### What is needed
Your task is to print the material below exactly as presented.

### Material provided

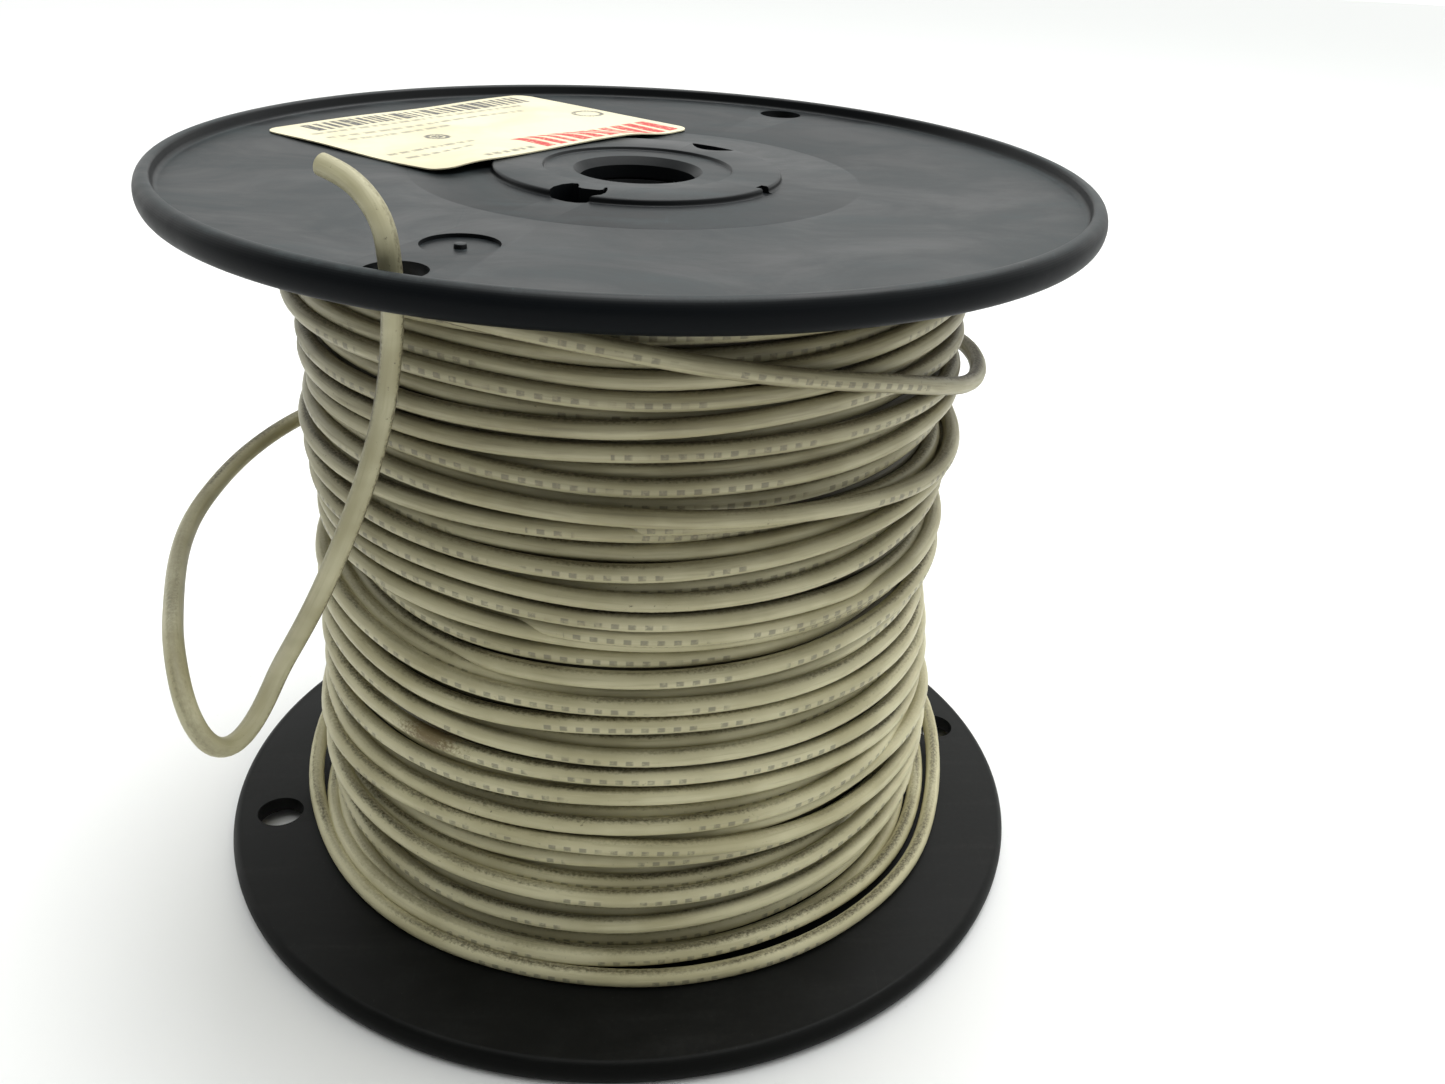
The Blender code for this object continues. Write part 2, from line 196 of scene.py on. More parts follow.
# The way from one row to the next, round the back: share of it, place round
BACK_TURNS = ((0.25, 30), (0.5, 90), (0.75, 150))
LEVEL_RADIUS = 59.15
LEVEL_STEP = 1.67
TURN_STEPS = 120
STEP_DEGREES = 360 / TURN_STEPS
FIRST_TURN = -210
LOWEST_TURN = 7.0
HIGHEST_TURN = 130.0
INNERMOST = 55.3
OUTERMOST = 62.3
SETTLED_GAP = 3.02
SETTLING_ROUNDS = 90
SETTLING_PUSH = 0.28
SETTLING_PULL = 0.03
# The camera's height, and its distance from the winding's near side
EYE_HEIGHT = 184
EYE_DISTANCE = 180
# The least and greatest radius of the layer underneath
UNDER_RADIUS = (52.4, 57.5)
# Where the coil is drawn in: place round, middle height, half height, depth
WAISTS = ((-168, 72, 13, 2.2), (-12, 80, 17, 1.5), (-12, 60, 6, 1.6))
WAIST_HALF_WIDTH = 32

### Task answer
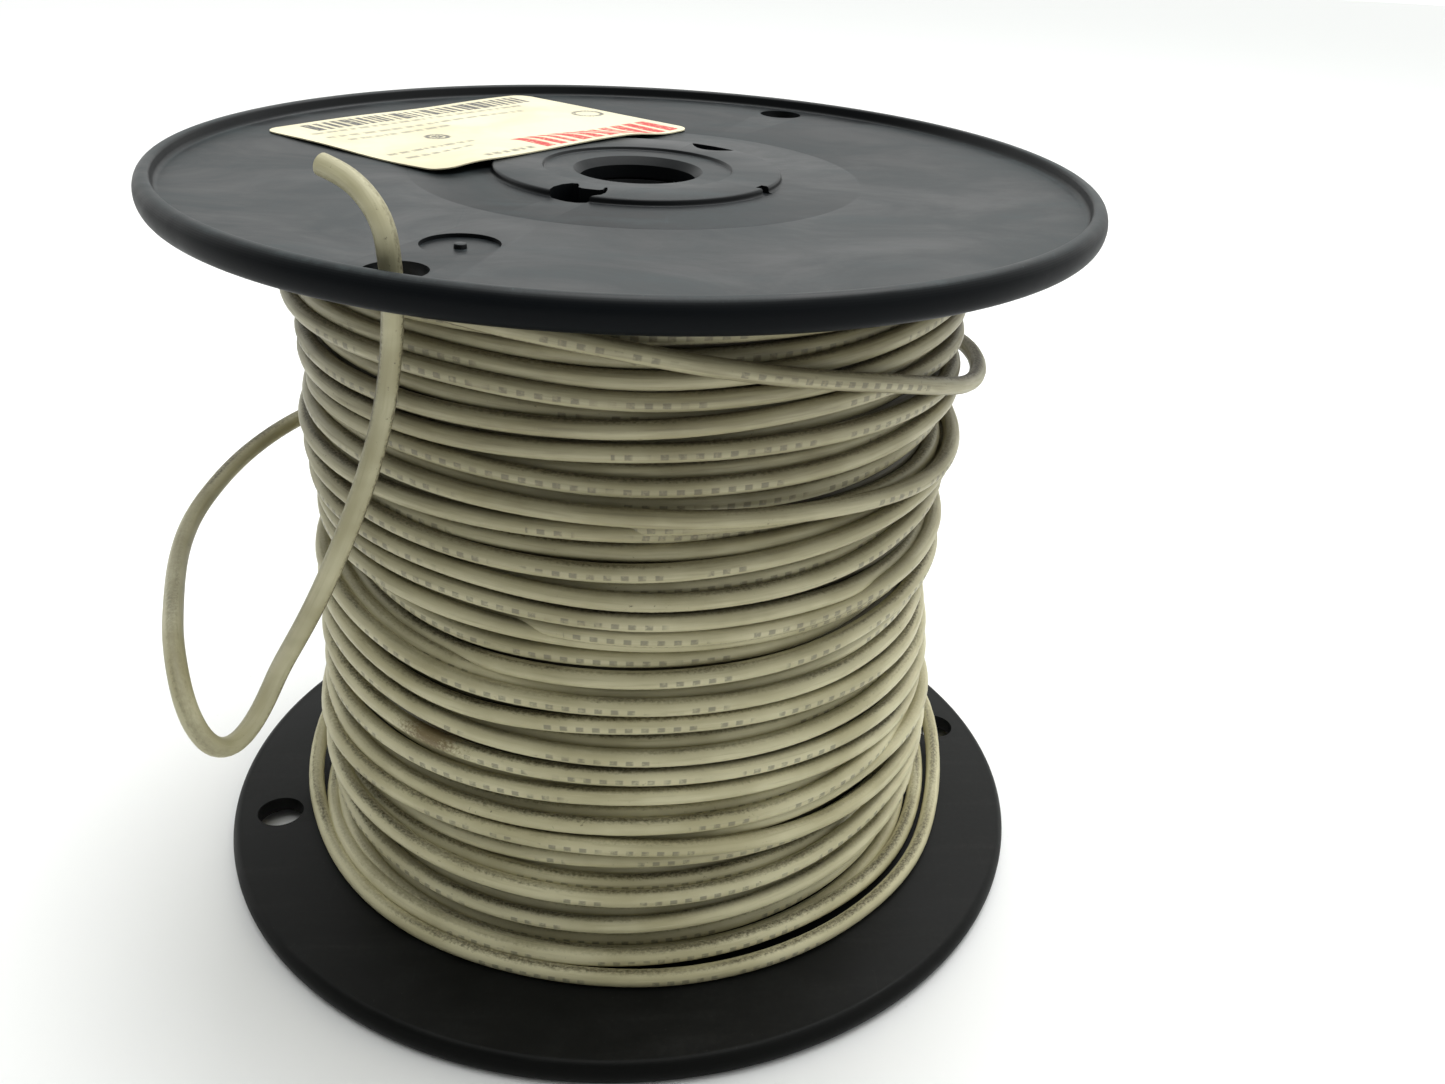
The Blender code for this object continues. Write part 2, from line 196 of scene.py on. More parts follow.
# The way from one row to the next, round the back: share of it, place round
BACK_TURNS = ((0.25, 30), (0.5, 90), (0.75, 150))
LEVEL_RADIUS = 59.15
LEVEL_STEP = 1.67
TURN_STEPS = 120
STEP_DEGREES = 360 / TURN_STEPS
FIRST_TURN = -210
LOWEST_TURN = 7.0
HIGHEST_TURN = 130.0
INNERMOST = 55.3
OUTERMOST = 62.3
SETTLED_GAP = 3.02
SETTLING_ROUNDS = 90
SETTLING_PUSH = 0.28
SETTLING_PULL = 0.03
# The camera's height, and its distance from the winding's near side
EYE_HEIGHT = 184
EYE_DISTANCE = 180
# The least and greatest radius of the layer underneath
UNDER_RADIUS = (52.4, 57.5)
# Where the coil is drawn in: place round, middle height, half height, depth
WAISTS = ((-168, 72, 13, 2.2), (-12, 80, 17, 1.5), (-12, 60, 6, 1.6))
WAIST_HALF_WIDTH = 32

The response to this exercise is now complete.